▶ [Dataset excerpt]
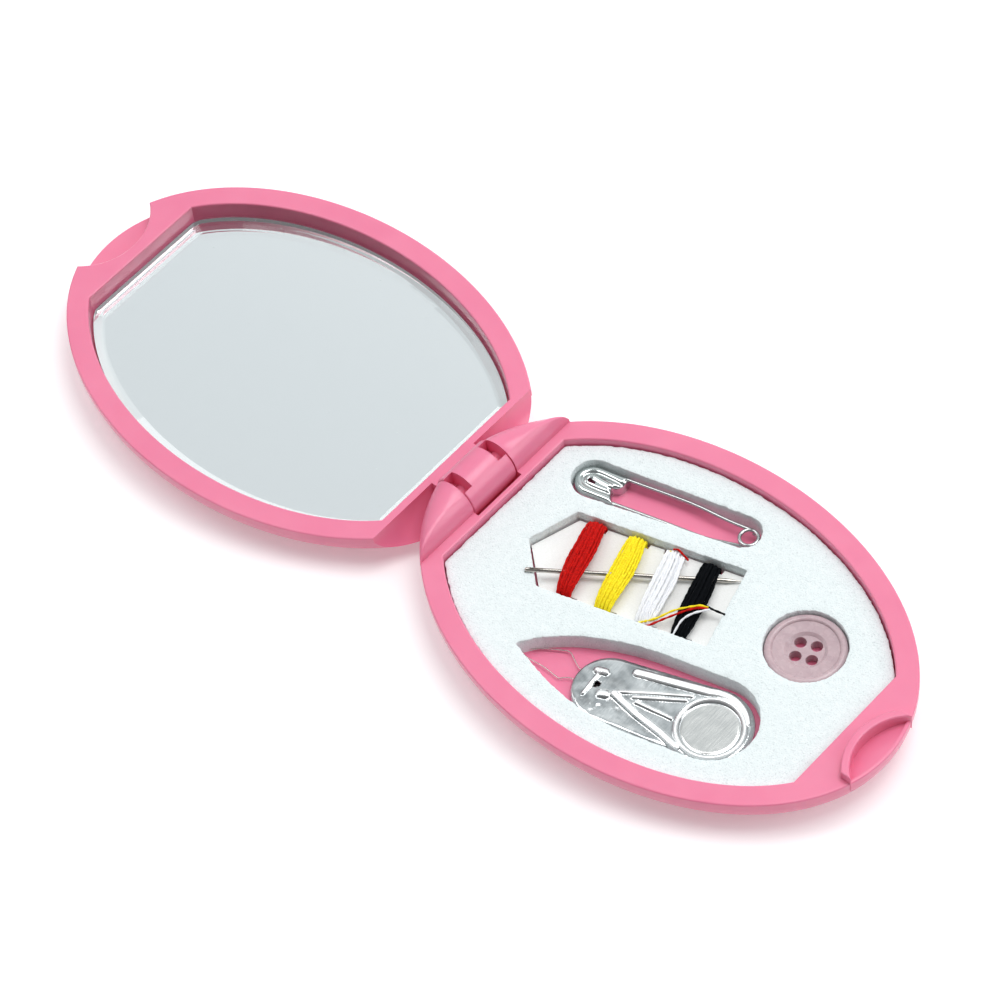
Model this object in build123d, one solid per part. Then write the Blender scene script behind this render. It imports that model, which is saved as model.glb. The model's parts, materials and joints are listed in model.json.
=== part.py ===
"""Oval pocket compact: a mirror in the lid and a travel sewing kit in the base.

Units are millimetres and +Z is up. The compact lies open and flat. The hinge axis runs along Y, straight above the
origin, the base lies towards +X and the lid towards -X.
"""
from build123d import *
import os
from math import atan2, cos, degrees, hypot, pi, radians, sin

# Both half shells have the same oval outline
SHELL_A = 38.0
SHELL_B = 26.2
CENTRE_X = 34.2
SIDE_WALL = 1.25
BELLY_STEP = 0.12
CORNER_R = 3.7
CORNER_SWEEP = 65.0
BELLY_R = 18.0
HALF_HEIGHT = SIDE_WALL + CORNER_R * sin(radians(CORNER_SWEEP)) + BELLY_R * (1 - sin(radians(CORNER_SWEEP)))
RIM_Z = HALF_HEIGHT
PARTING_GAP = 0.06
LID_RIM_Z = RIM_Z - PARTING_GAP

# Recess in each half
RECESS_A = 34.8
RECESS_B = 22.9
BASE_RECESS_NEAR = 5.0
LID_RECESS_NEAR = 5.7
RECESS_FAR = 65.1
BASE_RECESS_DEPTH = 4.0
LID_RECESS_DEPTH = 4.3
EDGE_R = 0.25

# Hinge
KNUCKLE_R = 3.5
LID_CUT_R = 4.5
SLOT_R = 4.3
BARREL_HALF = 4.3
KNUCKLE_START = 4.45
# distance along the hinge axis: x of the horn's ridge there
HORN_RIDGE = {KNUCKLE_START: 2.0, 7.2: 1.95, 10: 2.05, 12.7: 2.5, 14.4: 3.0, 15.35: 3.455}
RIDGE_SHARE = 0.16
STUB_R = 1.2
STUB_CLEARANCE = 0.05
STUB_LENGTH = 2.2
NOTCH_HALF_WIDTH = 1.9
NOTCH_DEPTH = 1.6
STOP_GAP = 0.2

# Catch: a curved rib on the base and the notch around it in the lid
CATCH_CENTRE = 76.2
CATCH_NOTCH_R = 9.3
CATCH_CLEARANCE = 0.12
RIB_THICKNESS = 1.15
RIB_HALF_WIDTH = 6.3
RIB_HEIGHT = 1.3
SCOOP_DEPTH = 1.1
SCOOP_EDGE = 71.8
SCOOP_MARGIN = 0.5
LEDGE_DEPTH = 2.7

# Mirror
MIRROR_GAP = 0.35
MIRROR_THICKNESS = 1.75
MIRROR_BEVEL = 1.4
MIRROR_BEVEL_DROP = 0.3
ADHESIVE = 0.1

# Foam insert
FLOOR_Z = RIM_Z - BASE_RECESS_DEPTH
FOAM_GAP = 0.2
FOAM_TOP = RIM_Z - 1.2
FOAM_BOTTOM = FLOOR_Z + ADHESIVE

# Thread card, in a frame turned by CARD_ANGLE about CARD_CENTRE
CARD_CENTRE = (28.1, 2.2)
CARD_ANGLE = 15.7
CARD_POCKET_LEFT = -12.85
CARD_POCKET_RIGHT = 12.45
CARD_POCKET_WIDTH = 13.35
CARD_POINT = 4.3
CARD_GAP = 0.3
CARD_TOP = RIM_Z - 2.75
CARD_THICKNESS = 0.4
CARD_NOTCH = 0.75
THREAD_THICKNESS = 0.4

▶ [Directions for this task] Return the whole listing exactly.

▶ [Reply to the task]
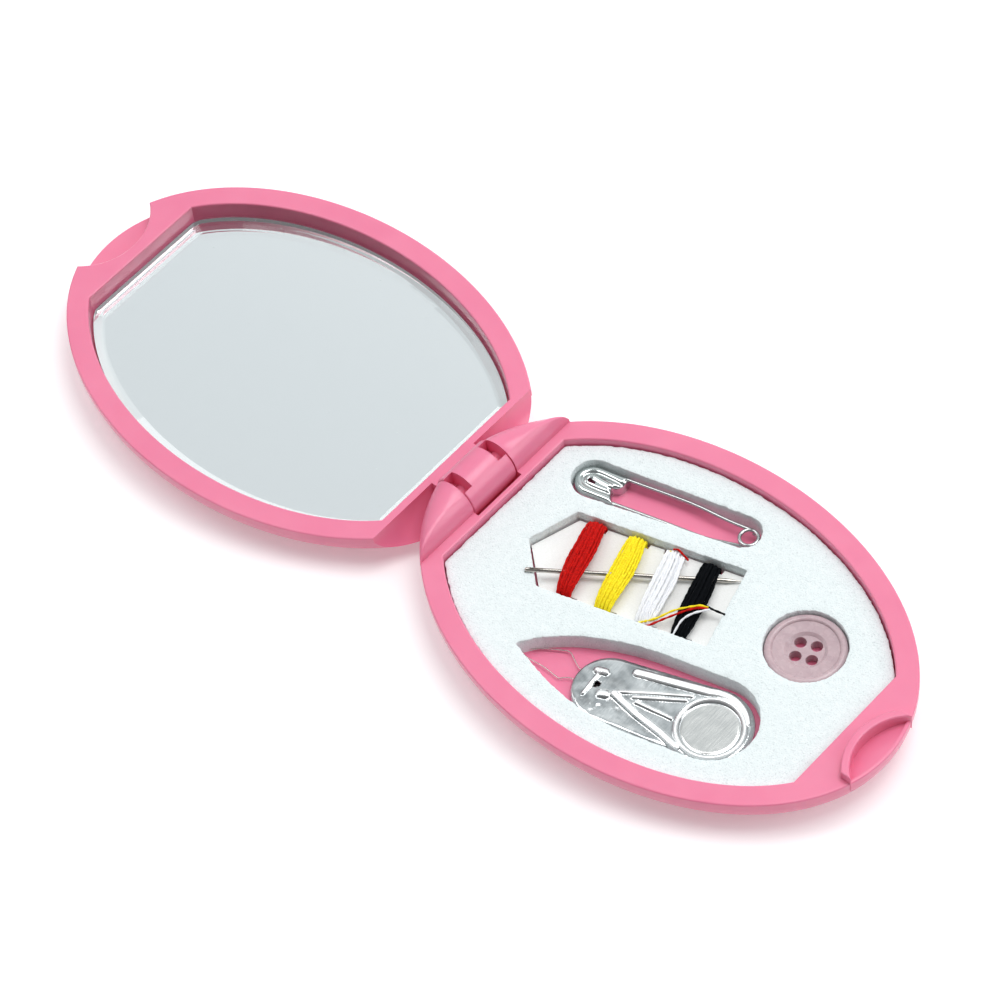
Model this object in build123d, one solid per part. Then write the Blender scene script behind this render. It imports that model, which is saved as model.glb. The model's parts, materials and joints are listed in model.json.
=== part.py ===
"""Oval pocket compact: a mirror in the lid and a travel sewing kit in the base.

Units are millimetres and +Z is up. The compact lies open and flat. The hinge axis runs along Y, straight above the
origin, the base lies towards +X and the lid towards -X.
"""
from build123d import *
import os
from math import atan2, cos, degrees, hypot, pi, radians, sin

# Both half shells have the same oval outline
SHELL_A = 38.0
SHELL_B = 26.2
CENTRE_X = 34.2
SIDE_WALL = 1.25
BELLY_STEP = 0.12
CORNER_R = 3.7
CORNER_SWEEP = 65.0
BELLY_R = 18.0
HALF_HEIGHT = SIDE_WALL + CORNER_R * sin(radians(CORNER_SWEEP)) + BELLY_R * (1 - sin(radians(CORNER_SWEEP)))
RIM_Z = HALF_HEIGHT
PARTING_GAP = 0.06
LID_RIM_Z = RIM_Z - PARTING_GAP

# Recess in each half
RECESS_A = 34.8
RECESS_B = 22.9
BASE_RECESS_NEAR = 5.0
LID_RECESS_NEAR = 5.7
RECESS_FAR = 65.1
BASE_RECESS_DEPTH = 4.0
LID_RECESS_DEPTH = 4.3
EDGE_R = 0.25

# Hinge
KNUCKLE_R = 3.5
LID_CUT_R = 4.5
SLOT_R = 4.3
BARREL_HALF = 4.3
KNUCKLE_START = 4.45
# distance along the hinge axis: x of the horn's ridge there
HORN_RIDGE = {KNUCKLE_START: 2.0, 7.2: 1.95, 10: 2.05, 12.7: 2.5, 14.4: 3.0, 15.35: 3.455}
RIDGE_SHARE = 0.16
STUB_R = 1.2
STUB_CLEARANCE = 0.05
STUB_LENGTH = 2.2
NOTCH_HALF_WIDTH = 1.9
NOTCH_DEPTH = 1.6
STOP_GAP = 0.2

# Catch: a curved rib on the base and the notch around it in the lid
CATCH_CENTRE = 76.2
CATCH_NOTCH_R = 9.3
CATCH_CLEARANCE = 0.12
RIB_THICKNESS = 1.15
RIB_HALF_WIDTH = 6.3
RIB_HEIGHT = 1.3
SCOOP_DEPTH = 1.1
SCOOP_EDGE = 71.8
SCOOP_MARGIN = 0.5
LEDGE_DEPTH = 2.7

# Mirror
MIRROR_GAP = 0.35
MIRROR_THICKNESS = 1.75
MIRROR_BEVEL = 1.4
MIRROR_BEVEL_DROP = 0.3
ADHESIVE = 0.1

# Foam insert
FLOOR_Z = RIM_Z - BASE_RECESS_DEPTH
FOAM_GAP = 0.2
FOAM_TOP = RIM_Z - 1.2
FOAM_BOTTOM = FLOOR_Z + ADHESIVE

# Thread card, in a frame turned by CARD_ANGLE about CARD_CENTRE
CARD_CENTRE = (28.1, 2.2)
CARD_ANGLE = 15.7
CARD_POCKET_LEFT = -12.85
CARD_POCKET_RIGHT = 12.45
CARD_POCKET_WIDTH = 13.35
CARD_POINT = 4.3
CARD_GAP = 0.3
CARD_TOP = RIM_Z - 2.75
CARD_THICKNESS = 0.4
CARD_NOTCH = 0.75
THREAD_THICKNESS = 0.4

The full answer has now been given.